There is an old saying in business that has sent more small companies toward financial ruin than almost any market force, competitive threat, or economic downturn ever could. You've heard it. You've probably said it. You may have used it to justify a purchase you already knew, somewhere in the back of your mind, you couldn't quite defend on the merits.
"You have to spend money to make money."
It's one of the most quoted — and most misapplied — pieces of business wisdom in circulation. And in the hands of a small business owner who hasn't fully examined what it actually means, it functions less like a strategic principle and more like a permission slip for financial decisions that quietly erode the foundation of a business.
The truth buried beneath that adage is more precise and more demanding: it takes investing money to make money. And spending and investing are not the same thing. Not even close. Understanding the difference — and building your financial decision-making around it — is one of the most important distinctions a small business owner can internalize. Because the failure to make that distinction, consistently and honestly, is one of the most common ways small businesses self-inflict the very financial pain they attribute to external circumstances.
This is a conversation about financial stewardship — what it actually means, why it matters more than most small business owners acknowledge, and how the psychology of spending quietly undermines businesses that are otherwise capable of genuine growth.
Every dollar that leaves your business does one of two things: it returns more than it cost, or it doesn't. That's the entire framework. That's the test.
A financial commitment made with reasonable, evidence-based expectation of a return that exceeds the cost — in revenue generated, cost reduced, time recovered, or capability built. The defining characteristic is intentionality: you can articulate how this expenditure is expected to produce a return and by when.
A financial commitment justified by something other than return — by comfort, by aspiration, by peer comparison, by the reward mindset, or by a vague sense that it's the kind of thing a growing business "should do." Spending decisions dressed in investment language.
The problem is that spending and investing can look identical from the outside — and can feel identical to the person making the decision. The discipline of financial stewardship is the practice of telling them apart honestly, before the money moves, rather than rationalizing them afterward.
The adage that you have to spend money to make money is not entirely wrong. It's incompletely right — which is actually more dangerous, because incomplete truths are the ones we don't challenge.
Yes, a business requires capital to operate. Yes, investment in the right capabilities at the right time accelerates growth. Yes, underinvesting in critical areas — marketing with actual reach, talent that elevates performance, technology that creates efficiency — is a real risk that holds businesses back.
The business owner who invests in a new system that cuts 20% of labor costs is spending money to make money. The business owner who buys new office furniture because the old furniture doesn't reflect the company's aspirations is simply spending money. Both use the same phrase to describe what they've done. One is building equity. The other is eroding it — slowly, one justifiable-seeming decision at a time.

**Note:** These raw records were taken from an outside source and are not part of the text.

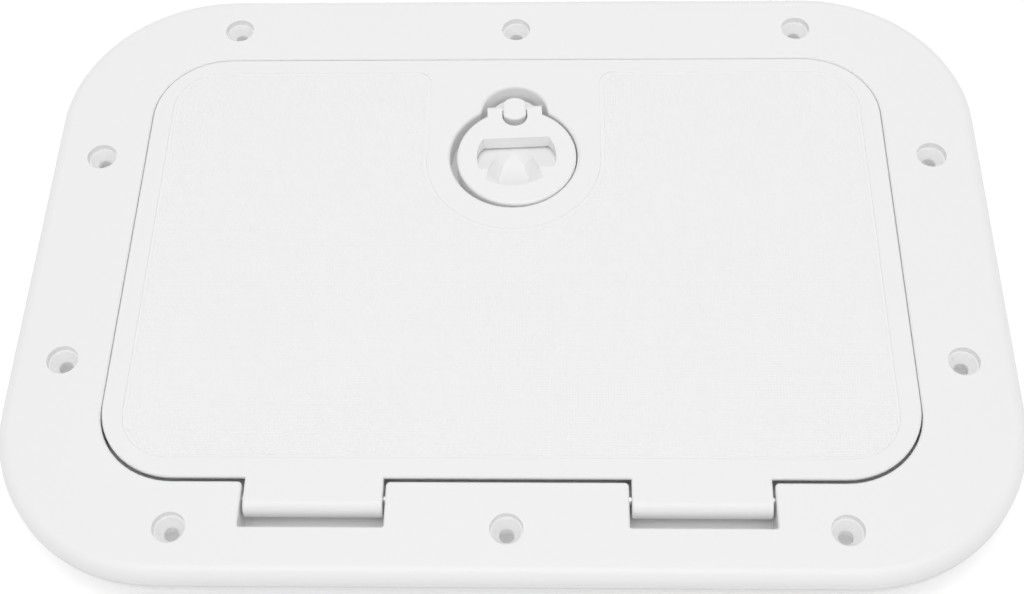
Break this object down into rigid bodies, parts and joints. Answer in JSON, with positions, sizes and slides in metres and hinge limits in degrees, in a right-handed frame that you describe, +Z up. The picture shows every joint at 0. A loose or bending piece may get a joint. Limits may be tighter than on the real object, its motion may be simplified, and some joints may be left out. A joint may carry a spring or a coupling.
{
  "type": "deck access hatch",
  "caption": "Rectangular moulded deck access hatch with a hinged non-slip lid and a flush lift-and-turn latch.",
  "frame": {"origin": "centre of the screw pattern on the deck surface, under the flange", "axes": "+X along the hinge line, +Y from the hinges to the latch, +Z up out of the deck"},
  "size_m": [0.375, 0.27, 0.0307],
  "materials": {
    "frame_plastic": "moulded white, fine satin gloss",
    "lid_plastic": "moulded white, fine satin gloss",
    "latch_plastic": "moulded white, fine satin gloss",
    "seal_rubber": "matt black rubber",
    "pin_steel": "ground stainless",
    "washer_steel": "stamped stainless",
    "cam_plastic": "black glass-filled plastic"
  },
  "bodies": {
    "frame": {"frame": "frame_plastic", "hinge_pin_left": "pin_steel", "hinge_pin_right": "pin_steel"},
    "lid": {"lid": "lid_plastic", "lid_seal": "seal_rubber"},
    "latch_spindle": {"latch_spindle": "latch_plastic", "handle_pin": "pin_steel", "spindle_seal": "seal_rubber", "thrust_washer": "washer_steel", "spring_washer": "washer_steel", "latch_cam": "cam_plastic", "cam_washer": "washer_steel", "cam_screw": "washer_steel"},
    "latch_handle": {"latch_handle": "latch_plastic"}
  },
  "joints": [
    {"name": "lid_open", "type": "hinge", "parent": "frame", "child": "lid", "pos_m": [0, -0.1025, 0.0043], "axis": [1, 0, 0], "range_deg": [0, 100]},
    {"name": "latch_turn", "type": "hinge", "parent": "lid", "child": "latch_spindle", "pos_m": [0, 0.0723, 0], "axis": [0, 0, 1], "range_deg": [-5.8, 0.3]},
    {"name": "handle_lift", "type": "hinge", "parent": "latch_spindle", "child": "latch_handle", "pos_m": [0, 0.0723, 0.0063], "axis": [-0.9989, -0.0471, 0], "range_deg": [0, 90]}
  ]
}
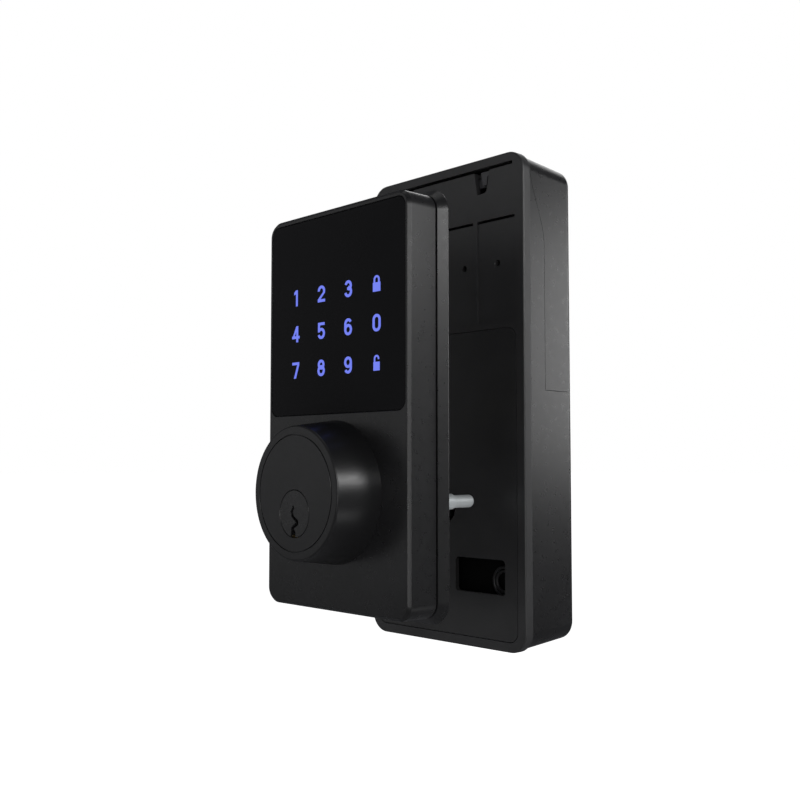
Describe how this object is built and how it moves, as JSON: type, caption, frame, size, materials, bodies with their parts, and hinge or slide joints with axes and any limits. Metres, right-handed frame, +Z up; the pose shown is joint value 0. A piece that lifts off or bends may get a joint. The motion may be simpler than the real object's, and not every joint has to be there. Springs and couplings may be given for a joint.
{
  "type": "keypad smart lock",
  "caption": "Door lock with a touch keypad and key cylinder outside, and a motor drive, battery compartment and thumb-turn inside.",
  "frame": {"origin": "centre of the key plug's axis, in the plane where the exterior unit rests on the door's outer face", "axes": "+X to the right seen from outside, +Y into the door towards the room, +Z up; the exterior unit faces -Y"},
  "size_m": [0.069, 0.1075, 0.1542],
  "materials": {
    "shell_black": "satin powder coat",
    "panel_glass": "gloss",
    "legend_glow": "lit",
    "diffuser": "frosted",
    "board_green": "solder mask",
    "flange_black": "satin powder coat",
    "gasket_foam": "foam",
    "collar_black": "satin powder coat",
    "brass": "machined",
    "zinc": "plated",
    "plug_black": "satin plated",
    "steel": "machined",
    "stud_zinc": "zinc plated",
    "screw_black": "black oxide",
    "socket_ivory": "moulded",
    "frame_black": "fine moulded texture",
    "tongue_grey": "moulded",
    "plate_black": "satin powder coat",
    "cover_black": "fine moulded texture",
    "tray_black": "moulded",
    "cell_wrap": "printed sleeve",
    "contact_nickel": "nickel plated",
    "gear_acetal": "moulded",
    "motor_can": "drawn can",
    "lead_grey": "insulated",
    "button_red": "moulded",
    "turn_black": "satin powder coat"
  },
  "bodies": {
    "housing": {"ext_front_shell": "shell_black", "keypad_glass": "panel_glass", "key_legends": "legend_glow", "light_guide": "diffuser", "touch_board": "board_green", "ext_back_shell": "flange_black", "door_gasket": "gasket_foam", "cylinder_collar": "collar_black", "cylinder_body": "brass", "chamber_cover": "zinc", "driver_pins": "steel", "pin_springs": "steel", "tail_retainer": "zinc", "mounting_studs": "stud_zinc", "shell_screws": "screw_black", "cylinder_screws": "zinc", "cable_socket": "socket_ivory", "int_base_frame": "frame_black", "latch_tongues": "tongue_grey", "mounting_plate": "plate_black", "int_cover": "cover_black", "battery_tray": "tray_black", "aa_cells": "cell_wrap", "cell_contacts": "contact_nickel", "gear_chassis": "zinc", "chassis_screws": "zinc", "gear_cover": "tray_black", "motor": "motor_can", "motor_leads": "lead_grey", "control_board": "board_green", "switch_body": "tray_black", "thumb_bushing": "gear_acetal"},
    "plug": {"key_plug": "plug_black", "key_pins": "brass", "plug_clip": "zinc"},
    "spindle": {"tailpiece": "steel", "spindle_hub": "steel", "output_gear": "gear_acetal", "thumb_turn": "turn_black", "thumb_screw": "screw_black"},
    "idler": {"idler_gear": "gear_acetal"},
    "pinion": {"motor_pinion": "brass"},
    "battery_door": {"battery_cover": "cover_black"},
    "button": {"setup_button": "button_red"}
  },
  "joints": [
    {"name": "key_turn", "type": "hinge", "parent": "housing", "child": "plug", "pos_m": [0, 0, 0], "axis": [0, 1, 0], "range_deg": [-90, 90]},
    {"name": "thumb_turn_joint", "type": "hinge", "parent": "housing", "child": "spindle", "pos_m": [0, 0, 0], "axis": [0, 1, 0], "range_deg": [0, 90]},
    {"name": "idler_spin", "type": "hinge", "parent": "housing", "child": "idler", "pos_m": [-0.00951, 0.04, -0.0185], "axis": [0, 1, 0], "range_deg": [-300, 0]},
    {"name": "pinion_spin", "type": "hinge", "parent": "housing", "child": "pinion", "pos_m": [0.00429, 0.04, -0.02809], "axis": [0, 1, 0], "range_deg": [0, 750]},
    {"name": "battery_cover_slide", "type": "slide", "parent": "housing", "child": "battery_door", "axis": [0, 0, 1], "range_m": [0, 0.075]},
    {"name": "setup_press", "type": "slide", "parent": "housing", "child": "button", "axis": [0, -1, 0], "range_m": [0, 0.0005], "stiffness_N_per_m": 400, "springref_m": -0.0005}
  ],
  "couplings": [
    {"joint": "idler_spin", "follows": "thumb_turn_joint", "ratio": -3.3333},
    {"joint": "pinion_spin", "follows": "thumb_turn_joint", "ratio": 8.3333}
  ]
}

The financial challenges that most small business owners attribute to market conditions, slow clients, or bad timing are, in a significant number of cases, at least partially self-generated. Not because the business owner lacks intelligence or intention, but because the psychology of spending in a business context creates patterns that feel responsible and are actually destructive.
The practice of justifying expenditures as deserved compensation for the difficulty of entrepreneurship rather than as strategic business decisions. It sounds like: "I've been working 60-hour weeks. We had a good quarter. I deserve this."
The reward mindset is particularly insidious because it arrives at moments of genuine accomplishment. A good quarter. A milestone. These moments naturally generate psychological permission to spend — and the business's temporarily improved cash position makes that spending feel consequence-free. It isn't. The cash that funds a reward purchase is cash that could have built the next reserve or carried the business through the inevitable slow period.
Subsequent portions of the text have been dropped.